──────── Dataset records ────────

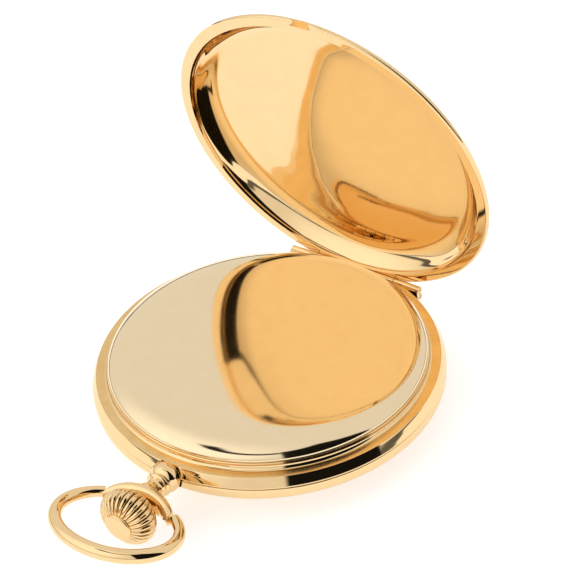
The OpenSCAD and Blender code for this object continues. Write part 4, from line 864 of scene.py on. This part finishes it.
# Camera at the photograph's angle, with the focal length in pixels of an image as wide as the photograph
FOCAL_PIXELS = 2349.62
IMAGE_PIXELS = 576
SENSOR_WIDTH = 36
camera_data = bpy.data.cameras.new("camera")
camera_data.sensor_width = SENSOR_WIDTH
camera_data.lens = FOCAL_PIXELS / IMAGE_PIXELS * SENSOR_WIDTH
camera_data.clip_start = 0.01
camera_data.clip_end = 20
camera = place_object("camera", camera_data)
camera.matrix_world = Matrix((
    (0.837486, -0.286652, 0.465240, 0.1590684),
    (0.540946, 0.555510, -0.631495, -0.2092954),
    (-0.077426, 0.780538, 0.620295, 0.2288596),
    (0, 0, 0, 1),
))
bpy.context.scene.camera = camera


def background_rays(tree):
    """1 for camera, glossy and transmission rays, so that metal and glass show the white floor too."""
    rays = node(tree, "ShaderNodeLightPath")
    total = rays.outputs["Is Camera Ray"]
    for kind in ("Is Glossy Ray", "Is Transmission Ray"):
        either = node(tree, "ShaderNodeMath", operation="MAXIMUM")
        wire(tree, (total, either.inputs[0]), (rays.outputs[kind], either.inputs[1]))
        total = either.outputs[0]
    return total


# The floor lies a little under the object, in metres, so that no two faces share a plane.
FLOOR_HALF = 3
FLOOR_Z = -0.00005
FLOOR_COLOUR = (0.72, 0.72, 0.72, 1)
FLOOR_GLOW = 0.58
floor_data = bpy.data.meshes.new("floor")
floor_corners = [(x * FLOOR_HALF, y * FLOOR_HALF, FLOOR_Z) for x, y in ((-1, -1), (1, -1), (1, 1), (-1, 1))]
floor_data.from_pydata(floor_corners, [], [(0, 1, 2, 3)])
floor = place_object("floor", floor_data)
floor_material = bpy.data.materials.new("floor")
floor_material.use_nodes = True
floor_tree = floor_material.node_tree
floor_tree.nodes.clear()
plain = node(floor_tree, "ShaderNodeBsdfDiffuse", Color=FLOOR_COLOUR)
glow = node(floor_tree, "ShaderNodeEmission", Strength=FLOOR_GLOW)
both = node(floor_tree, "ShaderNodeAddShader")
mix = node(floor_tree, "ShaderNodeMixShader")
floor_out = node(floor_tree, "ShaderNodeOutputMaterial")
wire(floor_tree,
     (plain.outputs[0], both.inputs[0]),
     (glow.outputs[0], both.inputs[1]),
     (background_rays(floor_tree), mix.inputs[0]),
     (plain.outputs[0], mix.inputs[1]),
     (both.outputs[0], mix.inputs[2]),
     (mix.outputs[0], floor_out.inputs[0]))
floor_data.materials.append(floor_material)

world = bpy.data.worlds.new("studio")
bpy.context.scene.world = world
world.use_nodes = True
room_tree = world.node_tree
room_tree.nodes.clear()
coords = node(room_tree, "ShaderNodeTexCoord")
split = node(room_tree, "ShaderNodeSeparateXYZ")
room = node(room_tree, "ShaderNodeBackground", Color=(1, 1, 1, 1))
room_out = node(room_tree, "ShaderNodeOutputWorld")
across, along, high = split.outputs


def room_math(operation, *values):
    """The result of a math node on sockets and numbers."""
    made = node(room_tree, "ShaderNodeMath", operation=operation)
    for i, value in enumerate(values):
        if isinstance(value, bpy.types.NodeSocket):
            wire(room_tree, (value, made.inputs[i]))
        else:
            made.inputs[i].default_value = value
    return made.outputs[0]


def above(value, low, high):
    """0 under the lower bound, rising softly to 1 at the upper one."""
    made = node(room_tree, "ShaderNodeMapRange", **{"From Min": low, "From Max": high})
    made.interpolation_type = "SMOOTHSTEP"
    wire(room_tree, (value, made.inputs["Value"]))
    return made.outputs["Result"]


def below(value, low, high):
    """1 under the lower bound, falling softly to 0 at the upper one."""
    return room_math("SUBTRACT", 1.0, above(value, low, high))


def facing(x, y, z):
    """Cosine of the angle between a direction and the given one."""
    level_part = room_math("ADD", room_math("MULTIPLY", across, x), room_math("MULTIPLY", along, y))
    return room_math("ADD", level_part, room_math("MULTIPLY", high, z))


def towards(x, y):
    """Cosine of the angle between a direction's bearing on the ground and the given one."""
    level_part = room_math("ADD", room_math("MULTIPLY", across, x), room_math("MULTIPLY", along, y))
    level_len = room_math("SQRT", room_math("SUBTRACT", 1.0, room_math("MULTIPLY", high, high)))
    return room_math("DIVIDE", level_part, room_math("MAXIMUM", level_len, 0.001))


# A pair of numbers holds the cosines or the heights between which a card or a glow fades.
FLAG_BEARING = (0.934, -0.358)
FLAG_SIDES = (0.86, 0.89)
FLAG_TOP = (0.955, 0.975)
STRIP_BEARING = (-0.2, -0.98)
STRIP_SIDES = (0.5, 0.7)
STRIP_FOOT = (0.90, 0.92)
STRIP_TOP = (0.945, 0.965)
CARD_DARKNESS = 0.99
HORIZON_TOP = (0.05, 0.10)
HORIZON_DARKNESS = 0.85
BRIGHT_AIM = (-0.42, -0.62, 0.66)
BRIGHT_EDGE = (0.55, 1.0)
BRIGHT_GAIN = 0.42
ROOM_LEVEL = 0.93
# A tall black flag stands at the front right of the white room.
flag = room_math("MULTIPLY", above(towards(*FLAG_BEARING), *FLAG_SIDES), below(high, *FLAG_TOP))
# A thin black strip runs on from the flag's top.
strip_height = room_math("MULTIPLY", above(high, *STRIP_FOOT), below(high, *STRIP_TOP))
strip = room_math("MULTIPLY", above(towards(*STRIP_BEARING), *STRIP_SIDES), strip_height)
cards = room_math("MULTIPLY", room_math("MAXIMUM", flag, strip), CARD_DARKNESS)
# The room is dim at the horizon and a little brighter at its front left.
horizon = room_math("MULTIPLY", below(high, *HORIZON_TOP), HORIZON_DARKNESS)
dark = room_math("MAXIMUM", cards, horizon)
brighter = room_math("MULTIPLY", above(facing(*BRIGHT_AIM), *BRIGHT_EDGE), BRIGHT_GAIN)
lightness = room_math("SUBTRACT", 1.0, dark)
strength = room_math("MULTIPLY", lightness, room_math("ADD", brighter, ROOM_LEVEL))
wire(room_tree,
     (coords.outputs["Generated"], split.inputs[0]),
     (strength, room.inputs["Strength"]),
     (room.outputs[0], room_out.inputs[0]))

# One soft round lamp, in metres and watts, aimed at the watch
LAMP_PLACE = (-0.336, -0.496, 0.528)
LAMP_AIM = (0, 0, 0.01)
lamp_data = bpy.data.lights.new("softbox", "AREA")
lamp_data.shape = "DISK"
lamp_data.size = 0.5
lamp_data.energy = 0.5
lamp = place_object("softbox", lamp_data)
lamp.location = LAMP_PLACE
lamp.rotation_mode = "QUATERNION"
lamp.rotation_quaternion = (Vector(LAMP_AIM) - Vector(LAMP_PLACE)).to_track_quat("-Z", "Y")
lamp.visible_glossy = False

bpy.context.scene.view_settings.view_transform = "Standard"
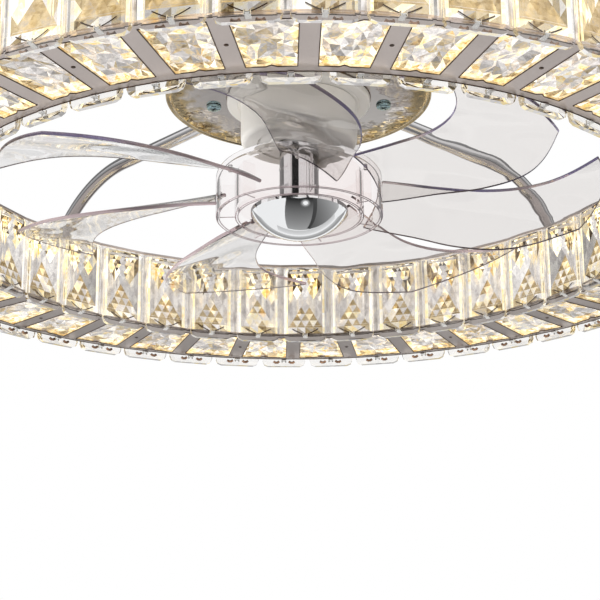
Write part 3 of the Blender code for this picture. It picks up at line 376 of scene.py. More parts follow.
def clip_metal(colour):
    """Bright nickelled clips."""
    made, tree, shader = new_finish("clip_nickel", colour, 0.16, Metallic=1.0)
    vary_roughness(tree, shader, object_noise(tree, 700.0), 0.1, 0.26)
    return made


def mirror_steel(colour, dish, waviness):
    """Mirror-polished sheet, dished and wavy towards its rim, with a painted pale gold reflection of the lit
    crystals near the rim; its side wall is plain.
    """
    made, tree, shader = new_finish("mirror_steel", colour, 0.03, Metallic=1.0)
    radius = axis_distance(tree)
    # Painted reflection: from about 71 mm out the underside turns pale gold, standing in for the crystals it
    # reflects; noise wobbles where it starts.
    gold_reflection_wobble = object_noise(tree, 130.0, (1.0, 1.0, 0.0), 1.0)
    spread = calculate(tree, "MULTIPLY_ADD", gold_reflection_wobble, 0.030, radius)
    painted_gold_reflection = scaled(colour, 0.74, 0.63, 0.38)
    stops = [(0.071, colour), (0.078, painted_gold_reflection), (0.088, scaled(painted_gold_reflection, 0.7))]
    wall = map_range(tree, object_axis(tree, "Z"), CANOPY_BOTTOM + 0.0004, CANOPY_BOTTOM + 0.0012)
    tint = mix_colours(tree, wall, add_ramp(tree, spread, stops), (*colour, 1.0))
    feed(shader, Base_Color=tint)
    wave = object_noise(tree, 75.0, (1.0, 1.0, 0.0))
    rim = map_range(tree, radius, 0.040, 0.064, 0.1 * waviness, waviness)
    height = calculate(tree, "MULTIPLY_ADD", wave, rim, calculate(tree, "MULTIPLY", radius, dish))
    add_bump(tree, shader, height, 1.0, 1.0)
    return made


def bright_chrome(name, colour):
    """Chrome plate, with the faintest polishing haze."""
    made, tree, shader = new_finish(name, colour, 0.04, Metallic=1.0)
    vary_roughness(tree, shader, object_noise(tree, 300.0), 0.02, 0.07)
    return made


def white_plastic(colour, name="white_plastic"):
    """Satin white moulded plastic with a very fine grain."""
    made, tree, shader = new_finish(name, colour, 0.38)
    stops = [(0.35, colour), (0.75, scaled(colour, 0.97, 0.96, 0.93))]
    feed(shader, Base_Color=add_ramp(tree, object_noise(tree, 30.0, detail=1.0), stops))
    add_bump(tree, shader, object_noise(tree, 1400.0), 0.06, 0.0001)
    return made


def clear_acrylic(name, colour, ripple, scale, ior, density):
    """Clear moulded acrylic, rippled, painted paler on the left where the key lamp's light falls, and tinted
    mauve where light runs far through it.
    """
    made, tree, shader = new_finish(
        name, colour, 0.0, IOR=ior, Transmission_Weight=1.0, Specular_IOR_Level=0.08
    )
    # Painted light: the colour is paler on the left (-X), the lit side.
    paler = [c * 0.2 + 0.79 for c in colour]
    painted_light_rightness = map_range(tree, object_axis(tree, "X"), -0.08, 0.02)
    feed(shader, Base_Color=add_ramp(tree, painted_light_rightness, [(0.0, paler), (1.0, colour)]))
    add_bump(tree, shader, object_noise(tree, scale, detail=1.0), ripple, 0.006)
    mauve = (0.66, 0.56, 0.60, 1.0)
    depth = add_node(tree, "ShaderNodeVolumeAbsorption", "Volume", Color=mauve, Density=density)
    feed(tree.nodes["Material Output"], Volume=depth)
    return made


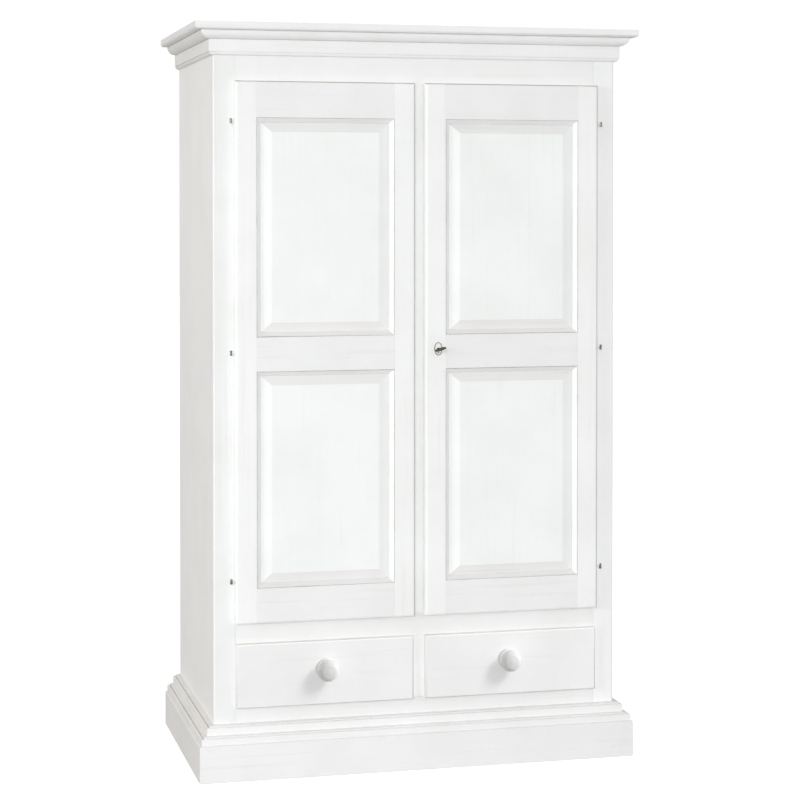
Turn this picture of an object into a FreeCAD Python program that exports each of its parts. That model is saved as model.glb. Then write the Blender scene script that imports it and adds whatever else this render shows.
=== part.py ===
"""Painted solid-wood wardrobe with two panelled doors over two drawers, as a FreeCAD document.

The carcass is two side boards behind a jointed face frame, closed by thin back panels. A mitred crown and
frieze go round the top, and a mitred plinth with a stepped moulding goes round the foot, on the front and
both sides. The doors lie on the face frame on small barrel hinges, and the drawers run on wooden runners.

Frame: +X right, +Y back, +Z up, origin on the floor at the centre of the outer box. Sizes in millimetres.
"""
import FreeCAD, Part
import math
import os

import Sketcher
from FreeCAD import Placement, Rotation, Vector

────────

**What you will do**
Within the data above, pick out all lines holding the word "FreeCAD".

**Written response**
Turn this picture of an object into a FreeCAD Python program that exports each of its parts. That model is saved as model.glb. Then write the Blender scene script that imports it and adds whatever else this render shows.
"""Painted solid-wood wardrobe with two panelled doors over two drawers, as a FreeCAD document.
import FreeCAD, Part
from FreeCAD import Placement, Rotation, Vector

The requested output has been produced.